DIRECTIONS FOR THIS TASK:
Copy each line exactly.

.....

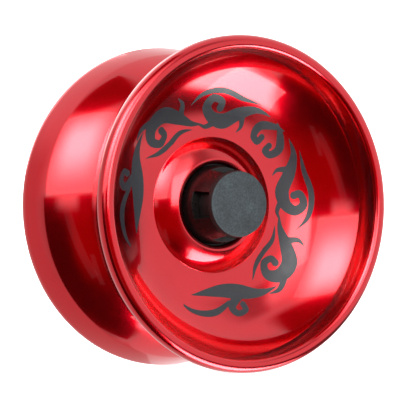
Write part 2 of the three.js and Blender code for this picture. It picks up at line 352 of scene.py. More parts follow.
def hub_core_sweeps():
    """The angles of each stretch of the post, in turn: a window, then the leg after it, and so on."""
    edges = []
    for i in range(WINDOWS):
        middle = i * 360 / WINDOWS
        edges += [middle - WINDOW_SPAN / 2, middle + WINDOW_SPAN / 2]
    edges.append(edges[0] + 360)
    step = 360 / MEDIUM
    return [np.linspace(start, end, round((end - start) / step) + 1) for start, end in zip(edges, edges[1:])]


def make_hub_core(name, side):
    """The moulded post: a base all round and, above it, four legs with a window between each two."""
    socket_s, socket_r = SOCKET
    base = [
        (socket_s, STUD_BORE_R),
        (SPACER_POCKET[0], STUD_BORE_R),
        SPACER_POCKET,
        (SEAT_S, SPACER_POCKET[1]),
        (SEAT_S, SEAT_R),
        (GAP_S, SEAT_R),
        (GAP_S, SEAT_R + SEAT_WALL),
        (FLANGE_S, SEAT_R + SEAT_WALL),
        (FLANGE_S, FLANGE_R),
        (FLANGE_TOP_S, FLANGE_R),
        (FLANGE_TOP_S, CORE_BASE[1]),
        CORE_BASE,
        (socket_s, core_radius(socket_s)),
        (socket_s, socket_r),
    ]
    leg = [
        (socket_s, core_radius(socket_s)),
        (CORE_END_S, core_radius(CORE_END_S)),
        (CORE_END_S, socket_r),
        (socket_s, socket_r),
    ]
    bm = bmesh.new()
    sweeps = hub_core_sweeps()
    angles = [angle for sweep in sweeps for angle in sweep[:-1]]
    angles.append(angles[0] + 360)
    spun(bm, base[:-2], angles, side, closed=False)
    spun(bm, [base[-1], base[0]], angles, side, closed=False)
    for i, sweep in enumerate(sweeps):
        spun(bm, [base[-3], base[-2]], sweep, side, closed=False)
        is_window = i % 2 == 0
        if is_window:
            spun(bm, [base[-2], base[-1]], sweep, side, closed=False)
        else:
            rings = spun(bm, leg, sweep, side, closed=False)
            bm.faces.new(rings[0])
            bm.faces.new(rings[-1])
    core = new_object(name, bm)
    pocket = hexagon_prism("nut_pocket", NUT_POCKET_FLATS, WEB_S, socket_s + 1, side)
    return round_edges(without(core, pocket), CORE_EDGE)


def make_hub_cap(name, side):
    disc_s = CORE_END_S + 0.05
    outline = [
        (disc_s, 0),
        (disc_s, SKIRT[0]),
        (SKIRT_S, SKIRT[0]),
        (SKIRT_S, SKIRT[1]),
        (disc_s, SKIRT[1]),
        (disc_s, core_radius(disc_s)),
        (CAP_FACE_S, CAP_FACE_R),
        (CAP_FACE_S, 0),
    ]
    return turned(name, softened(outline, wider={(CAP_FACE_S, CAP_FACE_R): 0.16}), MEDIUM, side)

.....

EXPECTED ANSWER:
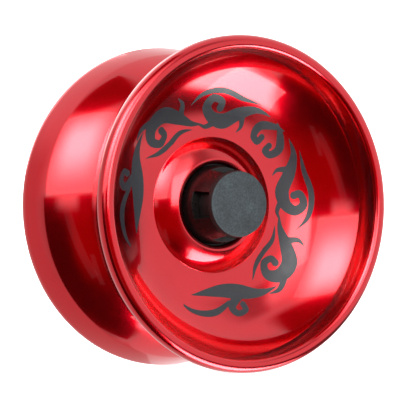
Write part 2 of the three.js and Blender code for this picture. It picks up at line 352 of scene.py. More parts follow.
def hub_core_sweeps():
    """The angles of each stretch of the post, in turn: a window, then the leg after it, and so on."""
    edges = []
    for i in range(WINDOWS):
        middle = i * 360 / WINDOWS
        edges += [middle - WINDOW_SPAN / 2, middle + WINDOW_SPAN / 2]
    edges.append(edges[0] + 360)
    step = 360 / MEDIUM
    return [np.linspace(start, end, round((end - start) / step) + 1) for start, end in zip(edges, edges[1:])]


def make_hub_core(name, side):
    """The moulded post: a base all round and, above it, four legs with a window between each two."""
    socket_s, socket_r = SOCKET
    base = [
        (socket_s, STUD_BORE_R),
        (SPACER_POCKET[0], STUD_BORE_R),
        SPACER_POCKET,
        (SEAT_S, SPACER_POCKET[1]),
        (SEAT_S, SEAT_R),
        (GAP_S, SEAT_R),
        (GAP_S, SEAT_R + SEAT_WALL),
        (FLANGE_S, SEAT_R + SEAT_WALL),
        (FLANGE_S, FLANGE_R),
        (FLANGE_TOP_S, FLANGE_R),
        (FLANGE_TOP_S, CORE_BASE[1]),
        CORE_BASE,
        (socket_s, core_radius(socket_s)),
        (socket_s, socket_r),
    ]
    leg = [
        (socket_s, core_radius(socket_s)),
        (CORE_END_S, core_radius(CORE_END_S)),
        (CORE_END_S, socket_r),
        (socket_s, socket_r),
    ]
    bm = bmesh.new()
    sweeps = hub_core_sweeps()
    angles = [angle for sweep in sweeps for angle in sweep[:-1]]
    angles.append(angles[0] + 360)
    spun(bm, base[:-2], angles, side, closed=False)
    spun(bm, [base[-1], base[0]], angles, side, closed=False)
    for i, sweep in enumerate(sweeps):
        spun(bm, [base[-3], base[-2]], sweep, side, closed=False)
        is_window = i % 2 == 0
        if is_window:
            spun(bm, [base[-2], base[-1]], sweep, side, closed=False)
        else:
            rings = spun(bm, leg, sweep, side, closed=False)
            bm.faces.new(rings[0])
            bm.faces.new(rings[-1])
    core = new_object(name, bm)
    pocket = hexagon_prism("nut_pocket", NUT_POCKET_FLATS, WEB_S, socket_s + 1, side)
    return round_edges(without(core, pocket), CORE_EDGE)


def make_hub_cap(name, side):
    disc_s = CORE_END_S + 0.05
    outline = [
        (disc_s, 0),
        (disc_s, SKIRT[0]),
        (SKIRT_S, SKIRT[0]),
        (SKIRT_S, SKIRT[1]),
        (disc_s, SKIRT[1]),
        (disc_s, core_radius(disc_s)),
        (CAP_FACE_S, CAP_FACE_R),
        (CAP_FACE_S, 0),
    ]
    return turned(name, softened(outline, wider={(CAP_FACE_S, CAP_FACE_R): 0.16}), MEDIUM, side)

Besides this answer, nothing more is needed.